# start of Information supplied

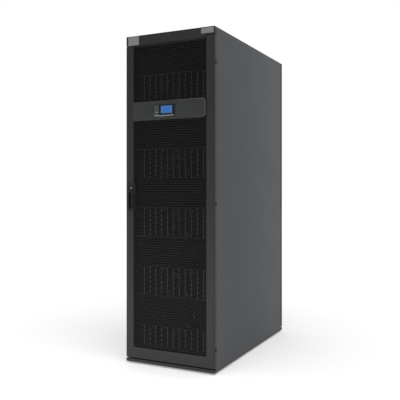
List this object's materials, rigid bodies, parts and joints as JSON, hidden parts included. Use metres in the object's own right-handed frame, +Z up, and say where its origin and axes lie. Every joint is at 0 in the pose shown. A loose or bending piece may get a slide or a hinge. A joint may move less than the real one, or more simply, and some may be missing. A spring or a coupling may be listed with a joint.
{
  "type": "in row cooling unit",
  "caption": "Tall perforated cabinet that draws warm air through a coil from behind and blows cool air forward between server racks.",
  "frame": {"origin": "centre of the footprint, on the floor", "axes": "+Z up; the front door faces -Y; +X is to the right seen from the front"},
  "size_m": [0.6, 1.2346, 2],
  "materials": {
    "frame_paint": "satin",
    "door_paint": "satin powder coat",
    "panel_paint": "satin powder coat",
    "guide_paint": "matte",
    "mesh_paint": "satin",
    "bezel_paint": "satin",
    "badge_silver": "brushed",
    "zinc": "zinc plated",
    "galvanised": "galvanised",
    "steel": "plain",
    "motor_grey": "satin",
    "fin_aluminium": "plain",
    "copper": "bare copper",
    "brass": "plain",
    "black_plastic": "fine texture",
    "lever_black": "satin",
    "impeller_plastic": "moulded",
    "button_grey": "satin",
    "screen_glass": "gloss",
    "switch_red": "satin",
    "filter_media": "pleated",
    "lock_chrome": "polished",
    "wheel_rubber": "matte"
  },
  "bodies": {
    "cabinet": {"base_frame": "frame_paint", "kick_plates": "door_paint", "posts_and_rails": "frame_paint", "top_frame": "frame_paint", "left_side_panel": "panel_paint", "right_side_panel": "panel_paint", "top_panel": "panel_paint", "entry_covers": "panel_paint", "header_fascias": "door_paint", "badge_plates": "badge_silver", "hinge_brackets": "zinc", "air_guides": "guide_paint", "fan_wall": "frame_paint", "fan_motors": "motor_grey", "fan_guards": "frame_paint", "coil_block": "fin_aluminium", "coil_tubes": "copper", "water_pipes": "steel", "control_valve": "brass", "drain_pan": "steel", "condensate_pump": "black_plastic", "filter_rack": "galvanised", "air_filters": "filter_media", "electrical_box": "panel_paint", "electrical_cover": "panel_paint"},
    "front_door": {"front_door_frame": "door_paint", "front_mesh": "mesh_paint", "display_bezel": "bezel_paint", "display_housing": "black_plastic", "display_screen": "screen_glass", "front_handle_dish": "black_plastic"},
    "rear_door": {"rear_door_frame": "door_paint", "rear_mesh": "mesh_paint", "rear_handle_dish": "black_plastic"},
    "display_button_1": {"display_button_1": "button_grey"},
    "display_button_2": {"display_button_2": "button_grey"},
    "front_handle_hub": {"front_handle_hub": "zinc"},
    "front_handle_lever": {"front_handle_lever": "lever_black"},
    "front_lock": {"front_lock": "lock_chrome"},
    "rear_handle_hub": {"rear_handle_hub": "zinc"},
    "rear_handle_lever": {"rear_handle_lever": "lever_black"},
    "rear_lock": {"rear_lock": "lock_chrome"},
    "main_switch": {"main_switch_knob": "switch_red"},
    "fan_1": {"fan_impeller_1": "impeller_plastic"},
    "fan_2": {"fan_impeller_2": "impeller_plastic"},
    "fan_3": {"fan_impeller_3": "impeller_plastic"},
    "fan_4": {"fan_impeller_4": "impeller_plastic"},
    "fan_5": {"fan_impeller_5": "impeller_plastic"},
    "caster_swivel_1": {"caster_fork_1": "zinc"},
    "caster_wheel_1": {"caster_wheel_1": "wheel_rubber"},
    "foot_1": {"levelling_foot_1": "zinc"},
    "caster_swivel_2": {"caster_fork_2": "zinc"},
    "caster_wheel_2": {"caster_wheel_2": "wheel_rubber"},
    "foot_2": {"levelling_foot_2": "zinc"},
    "caster_swivel_3": {"caster_fork_3": "zinc"},
    "caster_wheel_3": {"caster_wheel_3": "wheel_rubber"},
    "foot_3": {"levelling_foot_3": "zinc"},
    "caster_swivel_4": {"caster_fork_4": "zinc"},
    "caster_wheel_4": {"caster_wheel_4": "wheel_rubber"},
    "foot_4": {"levelling_foot_4": "zinc"}
  },
  "joints": [
    {"name": "front_door_swing", "type": "hinge", "parent": "cabinet", "child": "front_door", "pos_m": [0.292, -0.587, 1], "axis": [0, 0, 1], "range_deg": [0, 110]},
    {"name": "rear_door_swing", "type": "hinge", "parent": "cabinet", "child": "rear_door", "pos_m": [-0.292, 0.587, 1], "axis": [0, 0, 1], "range_deg": [0, 110]},
    {"name": "front_handle_turn", "type": "hinge", "parent": "front_door", "child": "front_handle_hub", "pos_m": [-0.25, -0.6, 0.952], "axis": [0, 1, 0], "range_deg": [0, 90]},
    {"name": "front_handle_lift", "type": "hinge", "parent": "front_handle_hub", "child": "front_handle_lever", "pos_m": [-0.25, -0.6118, 0.952], "axis": [1, 0, 0], "range_deg": [0, 25]},
    {"name": "front_lock_turn", "type": "hinge", "parent": "front_door", "child": "front_lock", "pos_m": [-0.2585, -0.6, 1.072], "axis": [0, 1, 0], "range_deg": [0, 90]},
    {"name": "rear_handle_turn", "type": "hinge", "parent": "rear_door", "child": "rear_handle_hub", "pos_m": [0.25, 0.6, 0.952], "axis": [0, -1, 0], "range_deg": [0, 90]},
    {"name": "rear_handle_lift", "type": "hinge", "parent": "rear_handle_hub", "child": "rear_handle_lever", "pos_m": [0.25, 0.6118, 0.952], "axis": [-1, 0, 0], "range_deg": [0, 25]},
    {"name": "rear_lock_turn", "type": "hinge", "parent": "rear_door", "child": "rear_lock", "pos_m": [0.2585, 0.6, 1.072], "axis": [0, -1, 0], "range_deg": [0, 90]},
    {"name": "display_button_1_press", "type": "slide", "parent": "front_door", "child": "display_button_1", "axis": [0, 1, 0], "range_m": [0, 0.001], "stiffness_N_per_m": 300, "springref_m": -0.001},
    {"name": "display_button_2_press", "type": "slide", "parent": "front_door", "child": "display_button_2", "axis": [0, 1, 0], "range_m": [0, 0.001], "stiffness_N_per_m": 300, "springref_m": -0.001},
    {"name": "fan_1_spin", "type": "hinge", "parent": "cabinet", "child": "fan_1", "pos_m": [0, -0.518, 0.2948], "axis": [0, 1, 0], "continuous": true},
    {"name": "fan_2_spin", "type": "hinge", "parent": "cabinet", "child": "fan_2", "pos_m": [0, -0.518, 0.6644], "axis": [0, 1, 0], "continuous": true},
    {"name": "fan_3_spin", "type": "hinge", "parent": "cabinet", "child": "fan_3", "pos_m": [0, -0.518, 1.034], "axis": [0, 1, 0], "continuous": true},
    {"name": "fan_4_spin", "type": "hinge", "parent": "cabinet", "child": "fan_4", "pos_m": [0, -0.518, 1.4036], "axis": [0, 1, 0], "continuous": true},
    {"name": "fan_5_spin", "type": "hinge", "parent": "cabinet", "child": "fan_5", "pos_m": [0, -0.518, 1.7732], "axis": [0, 1, 0], "continuous": true},
    {"name": "main_switch_turn", "type": "hinge", "parent": "cabinet", "child": "main_switch", "pos_m": [-0.2028, 0.446, 1.532], "axis": [0, 1, 0], "range_deg": [0, 90]},
    {"name": "caster_swivel_1_turn", "type": "hinge", "parent": "cabinet", "child": "caster_swivel_1", "pos_m": [0.215, -0.376, 0.06], "axis": [0, 0, 1], "continuous": true},
    {"name": "caster_wheel_1_roll", "type": "hinge", "parent": "caster_swivel_1", "child": "caster_wheel_1", "pos_m": [0.215, -0.394, 0.024], "axis": [1, 0, 0], "continuous": true},
    {"name": "foot_1_level", "type": "slide", "parent": "cabinet", "child": "foot_1", "axis": [0, 0, 1], "range_m": [-0.015, 0]},
    {"name": "caster_swivel_2_turn", "type": "hinge", "parent": "cabinet", "child": "caster_swivel_2", "pos_m": [-0.215, -0.376, 0.06], "axis": [0, 0, 1], "continuous": true},
    {"name": "caster_wheel_2_roll", "type": "hinge", "parent": "caster_swivel_2", "child": "caster_wheel_2", "pos_m": [-0.215, -0.394, 0.024], "axis": [1, 0, 0], "continuous": true},
    {"name": "foot_2_level", "type": "slide", "parent": "cabinet", "child": "foot_2", "axis": [0, 0, 1], "range_m": [-0.015, 0]},
    {"name": "caster_swivel_3_turn", "type": "hinge", "parent": "cabinet", "child": "caster_swivel_3", "pos_m": [0.215, 0.376, 0.06], "axis": [0, 0, 1], "continuous": true},
    {"name": "caster_wheel_3_roll", "type": "hinge", "parent": "caster_swivel_3", "child": "caster_wheel_3", "pos_m": [0.215, 0.358, 0.024], "axis": [1, 0, 0], "continuous": true},
    {"name": "foot_3_level", "type": "slide", "parent": "cabinet", "child": "foot_3", "axis": [0, 0, 1], "range_m": [-0.015, 0]},
    {"name": "caster_swivel_4_turn", "type": "hinge", "parent": "cabinet", "child": "caster_swivel_4", "pos_m": [-0.215, 0.376, 0.06], "axis": [0, 0, 1], "continuous": true},
    {"name": "caster_wheel_4_roll", "type": "hinge", "parent": "caster_swivel_4", "child": "caster_wheel_4", "pos_m": [-0.215, 0.358, 0.024], "axis": [1, 0, 0], "continuous": true},
    {"name": "foot_4_level", "type": "slide", "parent": "cabinet", "child": "foot_4", "axis": [0, 0, 1], "range_m": [-0.015, 0]}
  ]
}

# end of Information supplied

Work required: Only the number is wanted: how many lines contain the string "joints"?

Output for this exercise: 2